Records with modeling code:
--
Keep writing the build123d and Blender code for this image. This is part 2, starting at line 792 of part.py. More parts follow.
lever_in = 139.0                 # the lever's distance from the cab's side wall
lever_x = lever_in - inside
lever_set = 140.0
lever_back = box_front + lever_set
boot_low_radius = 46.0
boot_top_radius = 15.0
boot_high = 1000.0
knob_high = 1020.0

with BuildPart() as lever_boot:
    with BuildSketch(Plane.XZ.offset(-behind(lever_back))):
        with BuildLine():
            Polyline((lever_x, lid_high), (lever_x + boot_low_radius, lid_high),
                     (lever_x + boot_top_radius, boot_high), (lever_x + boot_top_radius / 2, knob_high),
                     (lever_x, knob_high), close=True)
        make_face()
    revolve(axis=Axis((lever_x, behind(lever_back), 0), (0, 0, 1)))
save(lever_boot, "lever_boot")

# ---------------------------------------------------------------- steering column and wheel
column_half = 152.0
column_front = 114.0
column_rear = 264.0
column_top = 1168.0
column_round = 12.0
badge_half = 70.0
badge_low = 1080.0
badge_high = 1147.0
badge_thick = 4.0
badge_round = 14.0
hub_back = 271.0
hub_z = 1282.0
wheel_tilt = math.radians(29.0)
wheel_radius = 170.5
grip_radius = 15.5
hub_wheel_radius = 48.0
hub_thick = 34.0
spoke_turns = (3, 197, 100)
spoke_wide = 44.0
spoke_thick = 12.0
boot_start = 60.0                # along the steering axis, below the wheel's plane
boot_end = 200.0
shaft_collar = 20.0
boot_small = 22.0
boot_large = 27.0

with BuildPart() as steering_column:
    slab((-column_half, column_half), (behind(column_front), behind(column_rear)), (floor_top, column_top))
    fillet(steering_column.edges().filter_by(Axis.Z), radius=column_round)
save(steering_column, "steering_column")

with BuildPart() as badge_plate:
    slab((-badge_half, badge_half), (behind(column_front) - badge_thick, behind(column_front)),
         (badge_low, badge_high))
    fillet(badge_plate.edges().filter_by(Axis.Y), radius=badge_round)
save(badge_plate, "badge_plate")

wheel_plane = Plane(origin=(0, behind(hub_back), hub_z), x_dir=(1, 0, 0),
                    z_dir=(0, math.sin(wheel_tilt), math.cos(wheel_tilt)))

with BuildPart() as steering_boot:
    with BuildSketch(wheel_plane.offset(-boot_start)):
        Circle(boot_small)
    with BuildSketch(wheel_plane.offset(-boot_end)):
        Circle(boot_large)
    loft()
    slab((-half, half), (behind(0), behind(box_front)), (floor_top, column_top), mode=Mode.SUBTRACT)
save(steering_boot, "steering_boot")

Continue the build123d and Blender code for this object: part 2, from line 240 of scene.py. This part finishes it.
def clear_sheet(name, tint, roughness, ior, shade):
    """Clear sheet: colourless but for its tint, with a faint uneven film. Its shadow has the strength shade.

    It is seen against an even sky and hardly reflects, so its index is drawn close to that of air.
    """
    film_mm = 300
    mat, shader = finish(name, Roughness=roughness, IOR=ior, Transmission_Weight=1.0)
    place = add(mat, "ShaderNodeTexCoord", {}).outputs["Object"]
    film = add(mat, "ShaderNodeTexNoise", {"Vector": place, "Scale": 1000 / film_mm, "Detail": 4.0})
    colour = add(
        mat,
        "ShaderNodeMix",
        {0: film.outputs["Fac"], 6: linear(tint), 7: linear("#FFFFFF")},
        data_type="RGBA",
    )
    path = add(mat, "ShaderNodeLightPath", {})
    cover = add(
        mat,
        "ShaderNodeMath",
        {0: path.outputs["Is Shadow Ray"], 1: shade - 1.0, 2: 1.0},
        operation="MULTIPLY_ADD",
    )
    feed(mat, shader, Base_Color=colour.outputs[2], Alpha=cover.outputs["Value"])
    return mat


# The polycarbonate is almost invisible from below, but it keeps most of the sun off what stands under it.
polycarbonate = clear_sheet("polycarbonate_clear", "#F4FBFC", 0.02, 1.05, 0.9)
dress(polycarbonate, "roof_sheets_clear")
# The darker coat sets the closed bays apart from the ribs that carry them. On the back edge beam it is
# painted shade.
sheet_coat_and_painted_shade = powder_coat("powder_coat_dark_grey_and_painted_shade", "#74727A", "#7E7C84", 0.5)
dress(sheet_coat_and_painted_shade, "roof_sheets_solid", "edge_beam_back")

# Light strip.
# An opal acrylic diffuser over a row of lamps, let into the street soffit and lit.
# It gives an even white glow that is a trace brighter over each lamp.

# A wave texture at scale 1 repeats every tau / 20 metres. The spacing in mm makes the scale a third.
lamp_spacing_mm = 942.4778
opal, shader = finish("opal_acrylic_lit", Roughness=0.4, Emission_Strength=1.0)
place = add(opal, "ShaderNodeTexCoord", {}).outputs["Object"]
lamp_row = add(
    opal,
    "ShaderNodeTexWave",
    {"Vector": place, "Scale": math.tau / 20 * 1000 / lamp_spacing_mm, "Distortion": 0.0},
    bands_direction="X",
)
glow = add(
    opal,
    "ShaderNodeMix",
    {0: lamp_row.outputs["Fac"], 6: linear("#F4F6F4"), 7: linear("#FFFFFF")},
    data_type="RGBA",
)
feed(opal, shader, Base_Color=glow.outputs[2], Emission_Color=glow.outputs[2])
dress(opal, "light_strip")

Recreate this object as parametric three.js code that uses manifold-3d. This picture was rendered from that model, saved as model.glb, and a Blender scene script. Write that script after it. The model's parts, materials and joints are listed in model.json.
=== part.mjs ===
--
DESCRIPTION OF THE TASK: Write out each line exactly as it appears, from the line with "Continue the build123d" up to and including the line with "the strength shade.".

OUTPUT:
Continue the build123d and Blender code for this object: part 2, from line 240 of scene.py. This part finishes it.
def clear_sheet(name, tint, roughness, ior, shade):
    """Clear sheet: colourless but for its tint, with a faint uneven film. Its shadow has the strength shade.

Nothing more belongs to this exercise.